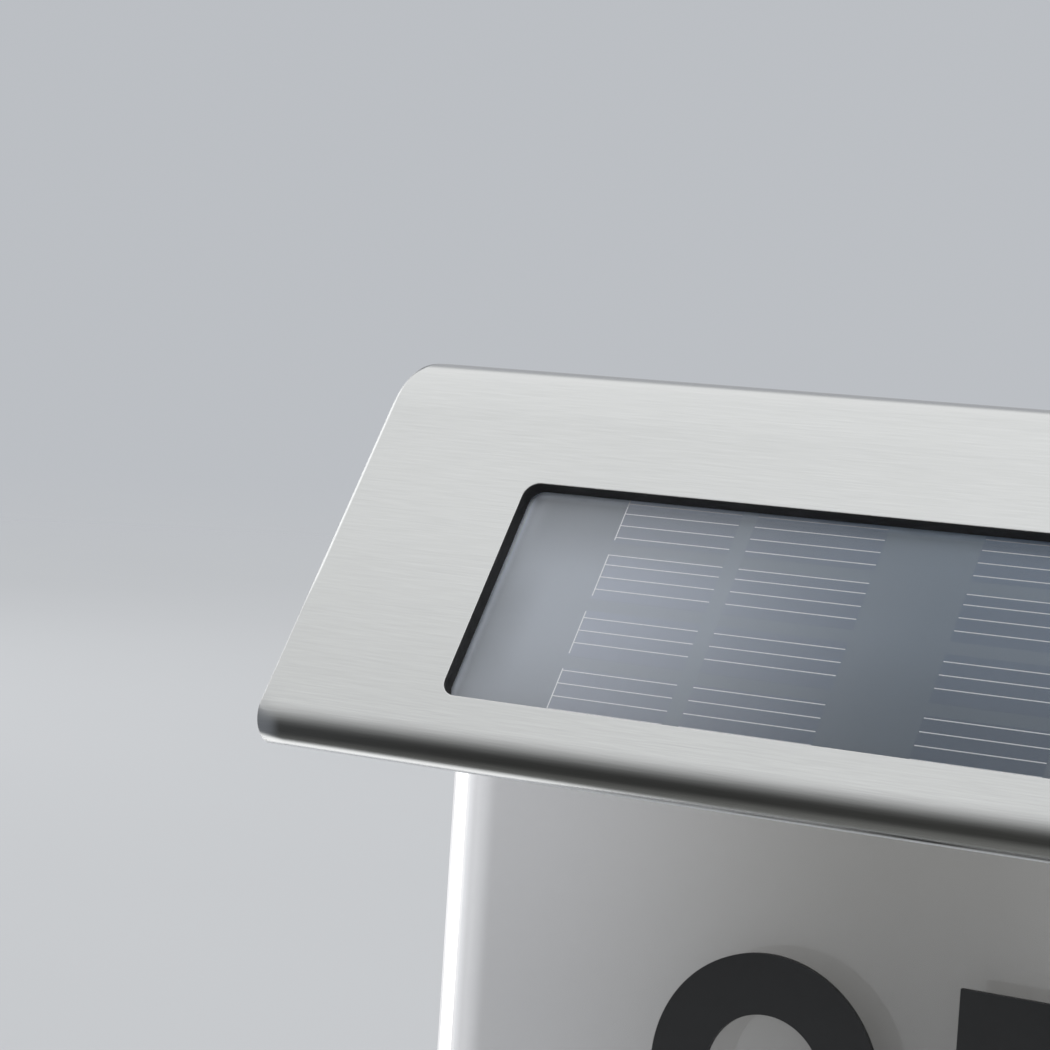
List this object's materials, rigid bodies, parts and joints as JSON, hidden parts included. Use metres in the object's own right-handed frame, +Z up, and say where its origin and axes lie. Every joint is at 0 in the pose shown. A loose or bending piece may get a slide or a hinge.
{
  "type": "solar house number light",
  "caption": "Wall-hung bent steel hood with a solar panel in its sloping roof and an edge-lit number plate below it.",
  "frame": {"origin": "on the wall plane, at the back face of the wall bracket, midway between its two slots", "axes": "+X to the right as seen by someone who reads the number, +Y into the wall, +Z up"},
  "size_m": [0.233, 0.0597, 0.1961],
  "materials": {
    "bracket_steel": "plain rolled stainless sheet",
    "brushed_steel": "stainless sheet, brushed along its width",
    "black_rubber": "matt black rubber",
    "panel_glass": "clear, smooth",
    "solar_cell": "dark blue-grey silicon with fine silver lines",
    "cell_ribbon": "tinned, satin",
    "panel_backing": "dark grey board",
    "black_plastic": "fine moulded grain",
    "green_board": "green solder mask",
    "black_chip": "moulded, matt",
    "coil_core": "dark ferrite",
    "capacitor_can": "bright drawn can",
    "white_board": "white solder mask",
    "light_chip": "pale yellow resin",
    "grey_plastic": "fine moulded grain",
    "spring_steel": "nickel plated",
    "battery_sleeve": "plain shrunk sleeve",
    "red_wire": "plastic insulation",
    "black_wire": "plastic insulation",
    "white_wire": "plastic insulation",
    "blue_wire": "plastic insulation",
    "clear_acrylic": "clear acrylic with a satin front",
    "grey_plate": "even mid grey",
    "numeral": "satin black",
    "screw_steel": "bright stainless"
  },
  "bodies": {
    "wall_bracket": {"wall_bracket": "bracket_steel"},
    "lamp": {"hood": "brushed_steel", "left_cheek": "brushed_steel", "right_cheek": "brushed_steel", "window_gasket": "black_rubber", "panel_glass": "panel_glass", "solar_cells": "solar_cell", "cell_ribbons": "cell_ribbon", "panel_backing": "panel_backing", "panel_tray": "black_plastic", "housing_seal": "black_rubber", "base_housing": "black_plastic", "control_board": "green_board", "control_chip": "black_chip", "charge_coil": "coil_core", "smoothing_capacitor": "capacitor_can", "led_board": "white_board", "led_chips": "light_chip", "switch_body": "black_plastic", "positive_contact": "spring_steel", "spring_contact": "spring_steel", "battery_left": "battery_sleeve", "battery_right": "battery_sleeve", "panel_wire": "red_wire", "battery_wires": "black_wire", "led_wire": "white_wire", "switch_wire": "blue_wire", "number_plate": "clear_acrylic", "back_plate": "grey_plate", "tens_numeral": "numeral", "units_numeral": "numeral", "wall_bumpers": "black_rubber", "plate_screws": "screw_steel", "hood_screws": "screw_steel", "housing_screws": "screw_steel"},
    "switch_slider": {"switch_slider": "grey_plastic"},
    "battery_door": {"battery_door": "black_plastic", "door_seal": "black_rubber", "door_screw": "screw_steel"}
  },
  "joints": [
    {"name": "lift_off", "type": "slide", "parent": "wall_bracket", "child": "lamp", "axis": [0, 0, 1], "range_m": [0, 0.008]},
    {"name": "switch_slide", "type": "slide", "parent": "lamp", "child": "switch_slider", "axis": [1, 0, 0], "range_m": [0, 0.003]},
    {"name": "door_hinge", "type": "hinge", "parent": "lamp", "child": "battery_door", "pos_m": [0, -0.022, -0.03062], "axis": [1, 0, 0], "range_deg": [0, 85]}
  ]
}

* * *

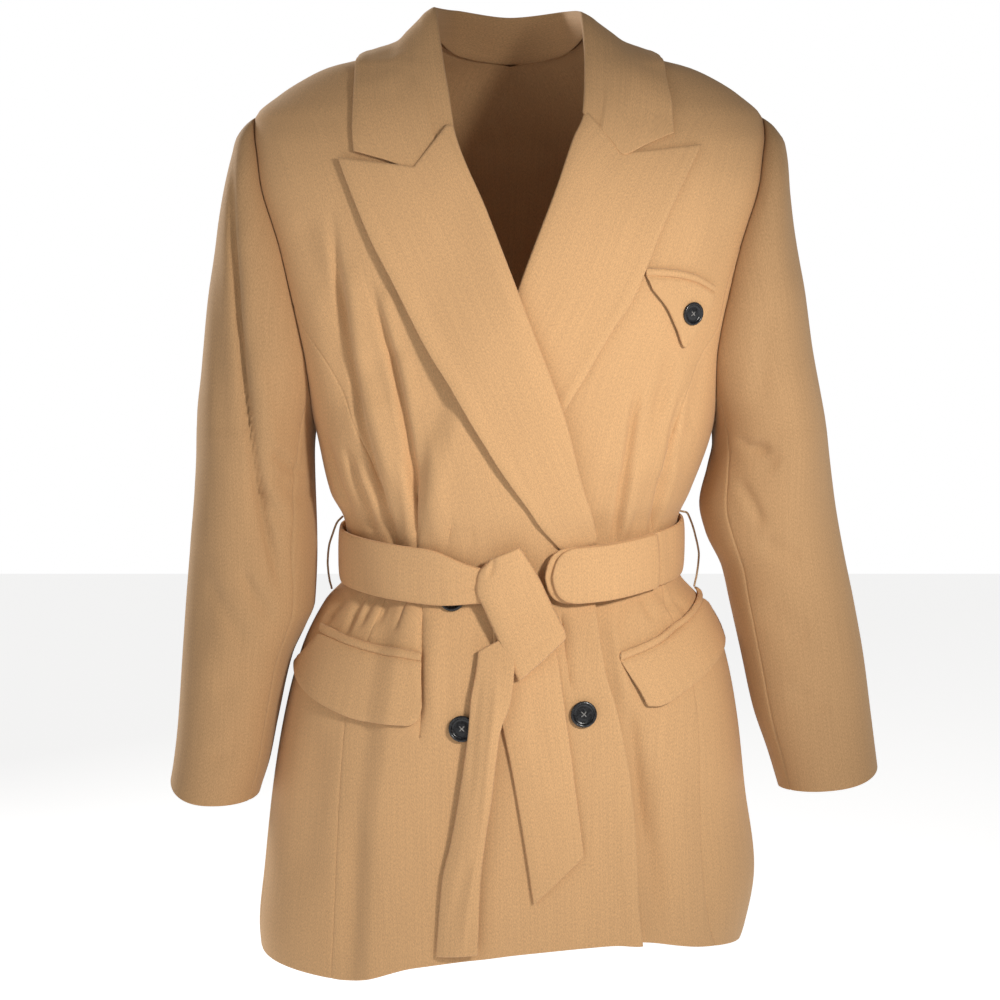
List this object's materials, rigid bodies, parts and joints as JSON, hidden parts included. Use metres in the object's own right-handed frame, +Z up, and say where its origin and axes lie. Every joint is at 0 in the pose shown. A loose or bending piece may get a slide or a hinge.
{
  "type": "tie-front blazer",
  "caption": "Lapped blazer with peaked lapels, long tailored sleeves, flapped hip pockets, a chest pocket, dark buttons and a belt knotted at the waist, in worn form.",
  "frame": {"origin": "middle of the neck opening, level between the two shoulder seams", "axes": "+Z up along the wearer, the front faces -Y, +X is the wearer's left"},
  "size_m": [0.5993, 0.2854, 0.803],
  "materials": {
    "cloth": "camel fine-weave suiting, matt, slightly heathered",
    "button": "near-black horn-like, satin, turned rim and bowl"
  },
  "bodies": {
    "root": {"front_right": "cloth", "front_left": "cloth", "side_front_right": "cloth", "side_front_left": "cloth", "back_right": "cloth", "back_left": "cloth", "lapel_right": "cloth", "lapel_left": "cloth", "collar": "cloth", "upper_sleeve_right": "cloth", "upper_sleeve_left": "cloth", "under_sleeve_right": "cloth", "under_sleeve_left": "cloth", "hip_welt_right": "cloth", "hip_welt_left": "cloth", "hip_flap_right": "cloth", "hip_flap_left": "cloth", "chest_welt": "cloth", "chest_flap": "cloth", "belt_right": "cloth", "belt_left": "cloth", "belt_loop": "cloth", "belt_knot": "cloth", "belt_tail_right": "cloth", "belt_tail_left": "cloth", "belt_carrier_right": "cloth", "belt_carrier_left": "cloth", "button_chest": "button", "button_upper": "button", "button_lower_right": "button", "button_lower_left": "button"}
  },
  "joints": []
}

...

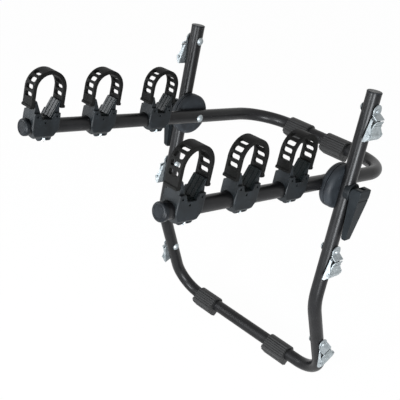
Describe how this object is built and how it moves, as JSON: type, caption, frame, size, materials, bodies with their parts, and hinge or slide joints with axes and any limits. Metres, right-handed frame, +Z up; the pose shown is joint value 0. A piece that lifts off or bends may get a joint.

**WHAT THE TASK REQUIRES**
Where a line of the records above holds the word "with", copy that line.

**EXERCISE SOLUTION**
  "caption": "Wall-hung bent steel hood with a solar panel in its sloping roof and an edge-lit number plate below it.",
    "solar_cell": "dark blue-grey silicon with fine silver lines",
    "clear_acrylic": "clear acrylic with a satin front",
  "caption": "Lapped blazer with peaked lapels, long tailored sleeves, flapped hip pockets, a chest pocket, dark buttons and a belt knotted at the waist, in worn form.",
Describe how this object is built and how it moves, as JSON: type, caption, frame, size, materials, bodies with their parts, and hinge or slide joints with axes and any limits. Metres, right-handed frame, +Z up; the pose shown is joint value 0. A piece that lifts off or bends may get a joint.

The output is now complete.